- Astaranga Location in Odisha, India Astaranga Astaranga (India)
- Coordinates: 19°58′46″N 86°16′10″E﻿ / ﻿19.9794794°N 86.2693691°E
- Country: India
- State: Odisha
- District: Puri

Government
- • Type: Odisha government
- Elevation: 8 m (26 ft)

Languages
- • Official: Odia
- Time zone: UTC+5:30 (IST)
- Postal code: 752109
- Vehicle registration: OD
- Website: odisha.gov.in

= Astaranga =

Village in Odisha, India

Astaranga is a fishing and agricultural village and a community development block in Puri district in the Indian state of Odisha. It was a part of 'Lavana Satyagraha' (Salt March), a nonviolent civil disobedience movement in colonial India led by Mahatma Gandhi. It is a major exporter of betel leaves, mainly to North India and other countries. The most visited tourist place, known as Pir Jahania, is situated at the shore of Bay of Bengal. Casuarina trees are planted in a vast area to give shades to the tourists. Astaranga also has two other picnic spots like Ganga Devi muhana & Nuagarh jethi. The government has planned for a marine drive road along the seashore. In Astaranga, there is a nodal primary school above a century old, a high school above 50 years old whose first headmaster was 'Sarala puraskar' winner for his poetry Kulamani Swain, a Saraswati Sishu Vidya Mandir, Anganbadi for small children and three CBSE schools.

==Etymology==
Astranga means 'colors of setting Sun'.

==Geography==
Astaranga is located at . It is near the mouth of the Devi River. It is about 60 km east of Puri and lies on the Bay of Bengal coast. It is about 19 km from Konark.

==Economy==

===Port===
Hyderabad-based Navayuga Engineering Co. is planning to construct a Rs. 6 billion port at Astaranga. The company will implement the port project near the Devi River in three phases on a build- own-operate-share-transfer basis, with an investment of Rs. 1.50 billion in the first phase. The second and third phase of the project will comprise Rs. 2 billion and Rs. 2.50 billion, respectively. Astaranga is one of the four new ports being set up on the Odisha coast. Nineteen sites for ports have been identified on the Odisha coast. Navayug Engineering Company Limited submitted techno-feasibility report with the State government for setting up port at Astaranga in Puri district. It approached East Coast Railway to extend the project, a rail link.

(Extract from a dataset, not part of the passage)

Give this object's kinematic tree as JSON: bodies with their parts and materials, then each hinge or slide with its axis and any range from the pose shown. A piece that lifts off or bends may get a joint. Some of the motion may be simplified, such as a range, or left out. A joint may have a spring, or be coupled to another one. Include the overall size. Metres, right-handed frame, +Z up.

The Odisha government has relaxed a vital clause in its MoU with the Navayuga Engineering Company Limited (NECL) enabling the latter to sign a concession agreement with it for developing an all weather port at Astaranga.

===Power plant===
Astaranga Power Company Ltd signed a MoU with Government of Odisha in 2009 for setting up a power plant at Astaranga. It intends to establish a 2,640MW thermal power plant in two phases.

===Steel plant===
Navayuga Engineering Company Limited is interested in setting up a port-based steel facility, preferably at Astaranga.